Isn't it funny that I managed to talk for two more minutes after I said I'm not gonna keep you any longer.  Sorry!!

On another note, I also should probably explain that even though that particular Sunday School class flopped, I have been very fortunate to lead other Sunday School classes and Bible Studies.  I am very grateful for those opportunities and for the sweet, dependable people who were faithful to show up for each meeting.  I am appreciative of their efforts.  I can love to teach and share God's Word but I've gotta have people willing to listen or otherwise I'm like a little girl playing school with her dolls.  So, those of you who have been nice enough to attend the classes and studies--I'm forever grateful.  If I'm going to tell a (not so positive) experience I had, I need to be willing to share a positive one.  Just so happens I actually have one (smile, wink, wink).  Right after I tried to start that class that I refer to in the video, I began, also through the church, a six week Bible study that I was inspired to write.  The first night we were to meet you can know I was very nervous.  Let's not forget that I had just had the multiple no-show experiences.  Now, please don't misunderstand me here.  I know that it isn't about numbers.  The number of people present in no way determines how the Holy Spirit shows up and works.  However, for a girl who had just come off of a rather humiliating experience with the Sunday School class, God decided to baby me a little.  We had so many people show up that we had to move to a larger room and bring in extra chairs.  Wow, how humbling.  Don't think God can't do things for you.  He can!  He does!  He's teaching us when we think we're just "living" day to day.  The lessons are there, the questions is, am I looking and listening.

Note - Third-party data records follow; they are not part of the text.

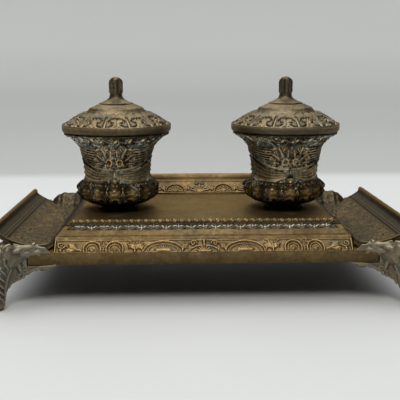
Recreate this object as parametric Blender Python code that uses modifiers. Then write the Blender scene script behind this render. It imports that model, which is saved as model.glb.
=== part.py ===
"""A cast brass desk inkstand with two hinged inkwells, as separate solids in metres, +Z up.

The origin is on the floor under the middle of the tray. The pen channel is at the front, on -Y,
and the raised gallery at the back, on +Y.
"""

import math

import bmesh
import bpy
from mathutils import Matrix, Vector

MM = 0.001
GAP = 0.3 * MM  # between pieces that touch

# Tray
TRAY_HALF_LENGTH = 121.0 * MM
TRAY_HALF_DEPTH = 60.0 * MM
FRAME_HALF_LENGTH = 101.5 * MM  # the moulded frame under the wings
PLATFORM_HALF_LENGTH = 77.0 * MM
HIP_HALF_LENGTH = 86.6 * MM  # where the front moulding ends against the wing
PLATFORM_Z = 46.0 * MM
FASCIA_BOTTOM_Z = 24.3 * MM
TRAY_WALL = 3.0 * MM
WING_WALL = 2.6 * MM
TROUGH_X = 95.5 * MM
TROUGH_Z = 36.0 * MM
TROUGH_RADIUS = 37.0 * MM
RAMP_END_X = 90.0 * MM
WING_RIM_RADIUS = 1.7 * MM
GALLERY_TOP_Z = 58.6 * MM

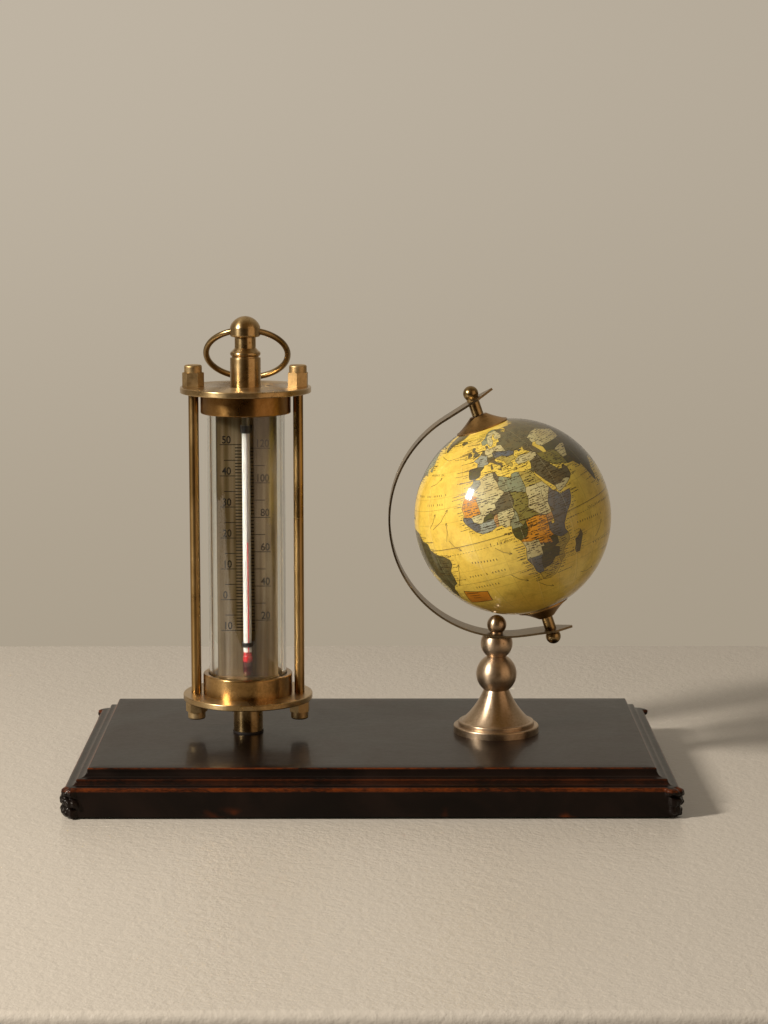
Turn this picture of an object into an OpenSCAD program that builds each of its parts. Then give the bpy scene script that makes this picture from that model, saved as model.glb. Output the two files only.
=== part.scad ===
// Desk stand with a glass-cased thermometer and a tilted globe on a leather-covered board.
// Millimetres. +Z is up, -Y is the front, and the origin is the middle of the felt underside.

/* [Base board] */
// Length of the flat top, left to right
base_top_l = 278; // [240:1:320]
// Width of the flat top, front to back
base_top_w = 154; // [130:1:180]
// Height of the leather top above the desk
base_h = 23; // [21:0.5:30]
// How far the moulding stands out past the flat top
mould_out = 10.5; // [9:0.25:14]
// Distance from the top face down to the ridge of the moulding
ridge_drop = 4.4; // [4.2:0.1:5]
// How far the ridge stands out past the flat top
ridge_out = 4.9; // [4.5:0.1:5.5]
// Distance from the top face down to the lower band
band_drop = 7.4; // [7.2:0.1:9]
// Radius of the upper cove
cove_upper_r = 3.4; // [2:0.1:3.5]
// Radius of the lower cove
cove_lower_r = 2.6; // [1.5:0.1:2.8]
// Rounding of the edge of the flat top
top_edge_r = 0.9; // [0.4:0.1:1]
// Rounding of the ridge
ridge_edge_r = 0.7; // [0.3:0.1:1]
// Rounding of the worn arris on the lower band
arris_r = 1.6; // [0.5:0.1:2]
// Rounding of the lower band's corners, seen from above
band_corner_r = 5; // [4:0.5:8]
// Thickness of the leather
leather_t = 1.2; // [0.8:0.1:1.6]
// Width of the leather turned in under the board
turn_in_w = 14; // [8:1:20]
// Thickness of the felt underneath
felt_t = 1; // [0.8:0.1:1.5]
// Distance from the lower band to the edge of the felt
felt_inset = 2.5; // [2:0.5:5]

/* [Corner pleats] */
// Number of leather folds stacked at each corner
pleat_count = 4; // [3:1:5]
// Radius of one fold
pleat_r = 1.9; // [1.5:0.1:2]
// How far the fullest fold stands out past the band
pleat_out = 1.9; // [1:0.1:2.2]
// How much less every second fold stands out
pleat_step = 0.6; // [0:0.1:1]
// Length of a fold along each side past the rounded corner
pleat_run = 2.4; // [1:0.2:4]

/* [Bolting to the board] */
// Radius of the studs that hold both instruments
stud_r = 2.5; // [2:0.1:2.6]
// Clearance round a stud or rod end in a drilled hole
stud_gap = 0.1; // [0.05:0.05:0.2]
// Radius of the pocket in the board for a nut and washer
pocket_r = 9; // [8:0.5:11]
// Depth of that pocket above the felt
pocket_depth = 8; // [7:0.5:10]
// Radius of the washer in the pocket
washer_r = 7; // [6:0.5:7.5]
// Thickness of the washer in the pocket
washer_t = 1.2; // [0.8:0.1:1.5]
// Width across the flats of the base nut
base_nut_af = 8; // [7.5:0.1:9]
// Height of the base nut
base_nut_h = 4; // [3:0.1:4.5]
// Length of stud that stands out of the base nut
stud_end = 0.8; // [0.2:0.1:1]
// Gap left past the end of a stud, rod or spindle in its hole
blind_gap = 0.5; // [0.3:0.1:0.8]

/* [Thermometer body] */
// Distance from the middle of the base to the thermometer's axis, leftwards
thermo_left = 64.2; // [55:0.1:80]
// Radius of the dark washer under the pedestal
foot_washer_r = 7.9; // [7:0.1:10]
// Thickness of that washer
foot_washer_t = 1; // [0.6:0.1:2]
// Radius of the pedestal spacer
spacer_r = 7.6; // [6:0.1:9]
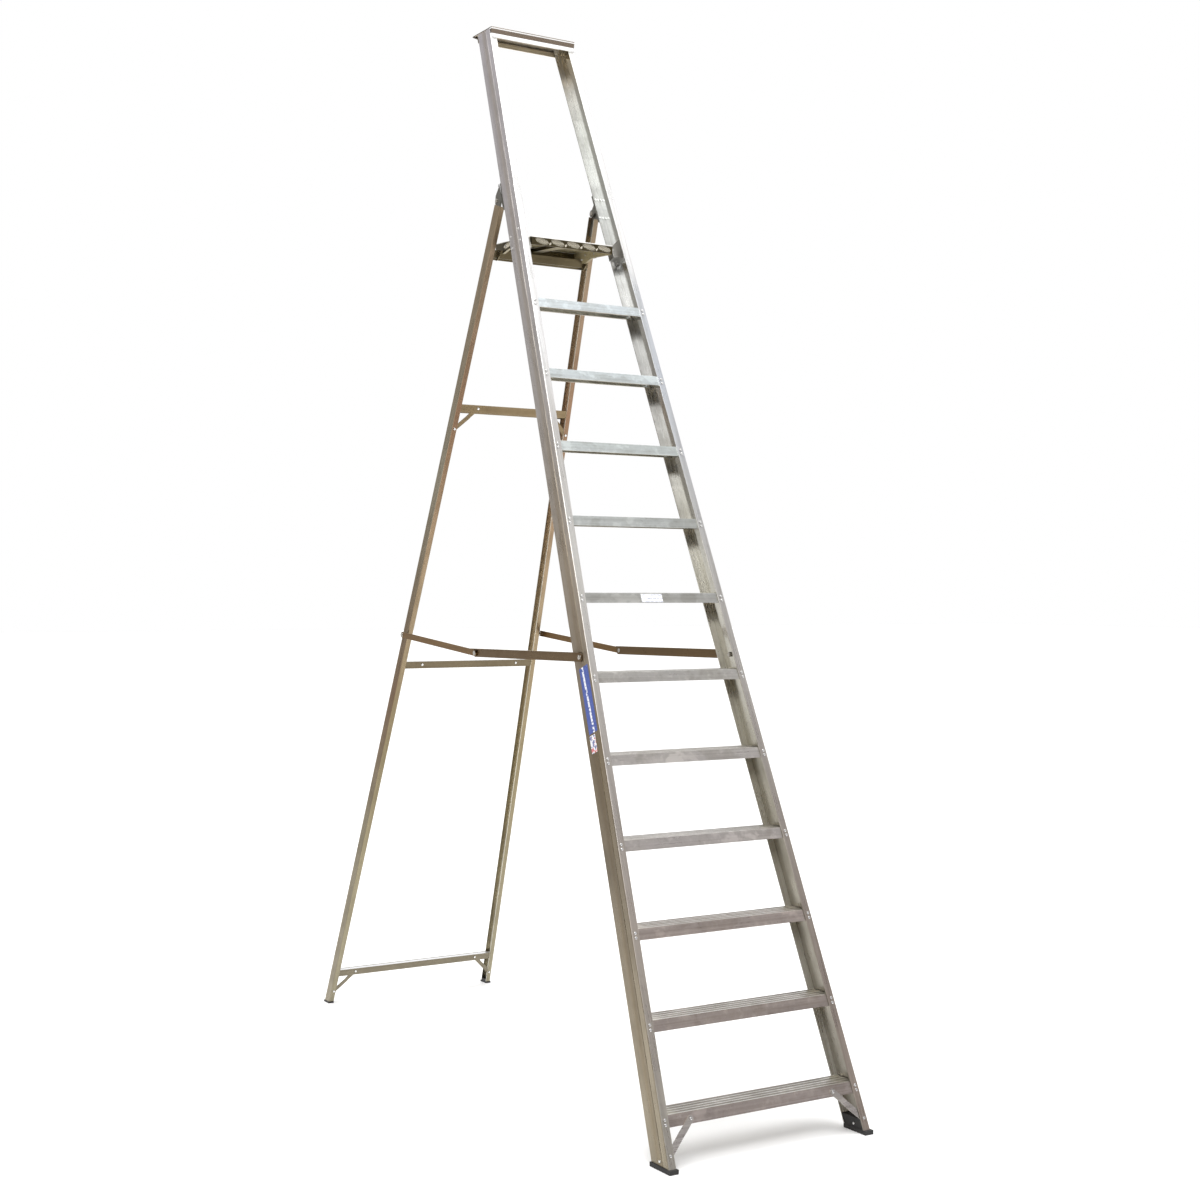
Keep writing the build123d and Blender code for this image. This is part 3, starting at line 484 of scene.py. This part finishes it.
cap_metal = mill_metal(
    "cap_metal", level((0.25, 0.20, 0.155)), LEVEL, 0, 0.26, 0.2,
    areas=(
        ("out", level((0.10, 0.078, 0.062))),
        (cap_inside, level((0.95, 0.85, 0.68))),
        (cap_flange, level((0.25, 0.215, 0.155))),
        (cap_bright_lines, level((0.93, 0.93, 0.93))),
    ),
    matt=cap_matt,
)
plate_metal = mill_metal(
    "plate_metal", level((0.092, 0.075, 0.040)), LEVEL, 0, 0.32, 0.4,
    areas=(
        (UP, level((0.45, 0.42, 0.33))),
        ("in", level((0.36, 0.305, 0.18))),
        (DOWN, level((0.24, 0.200, 0.110))),
        (plate_edge, level((0.88, 0.87, 0.83))),
    ),
    matt=plate_matt,
)
bar_top_metal = mill_metal("raised_bar_metal", level((0.60, 0.56, 0.46)), LEVEL, 0, 0.22, 0.3)
hinge_metal = mill_metal("hinge_metal", level((0.17, 0.165, 0.150)), ALONG_LEG, 2, 0.34, 0.35)
bracket_metal = mill_metal(
    "bracket_metal", level((0.36, 0.35, 0.33)), ALONG_STILE, 2, 0.32, 0.3,
    areas=((FRONT, level((0.55, 0.54, 0.5))),),
)


def rivet_metal(name, crown, rim):
    """Bright worn crowns, with darker rims where dirt gathers."""
    m = Nodes(name)
    cloud = m.noise(m.coord, 300.0, 3.0, 0.6)
    split = m.add("ShaderNodeSeparateXYZ")
    m.link(m.face(), split.inputs[0])
    faced = m.math("ABSOLUTE", split.outputs["X"], 0.0)
    for direction in (FRONT, LEG_FRONT, BACK):
        faced = m.math("MAXIMUM", faced, m.facing(direction, 0.0, 1.0))
    worn = m.mix(m.ramp(cloud, 0.4, 0.7, 0.0, 0.5), crown, rim)
    colour = m.mix(m.ramp(faced, 0.84, 0.97), rim, worn)
    return m.finish(colour, m.ramp(cloud, 0.3, 0.7, 0.20, 0.34), m.bump(cloud, 0.15, 0.0003), 1.0)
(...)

In this life we are living, it's very easy to get so busy that we don't notice anything other than how behind we are at work, how tired we are, what a mess our houses are, what bills are overdue, who has a doctor's appointment & what on earth everyone in my house is going to eat tonight...BUT, I am challenging myself & you too this upcoming week.  Step outside your box.  Find a friend to say hi to that you haven't spoken to in a while, check on a neighbor, call a family member you don't speak with regularly, send a real letter to someone in the real mail (I love to get real mail instead of just bills, don't you?!), do something out of your ordinary rat race to connect with a person.  It only takes a few minutes and you have no idea the impact your few minutes may have on their life.  If we aren't careful (me included) we can get so comfy in our own lives that we cease our outside of the box involvement.  When you start getting yourself alone in your own world, you are in dangerous territory.  You become easy prey for Satan to start selling you lies.  I know this one.  Perhaps you sit on the end where you need someone to reach out to you.  If you feel that way and you realize it--please REACH OUT.  I know its hard.  I've been there (recently).  I guarantee you whatever contact you have will begin to turn your perspective.  If you can't muster up the courage to do anything else, you can go to my website www.justmorejesus.com and use the "contact me" tab to send me an email.  I will get back to you.  Promise.  God doesn't want us to be alone.  He intends for us to fellowship with each other, encourage each other, cry with each other, laugh with each other--just build relationships.  They are the ONLY thing we get to take with us into eternity. 

PS------->   I love you--but more importantly--your Savior loves you.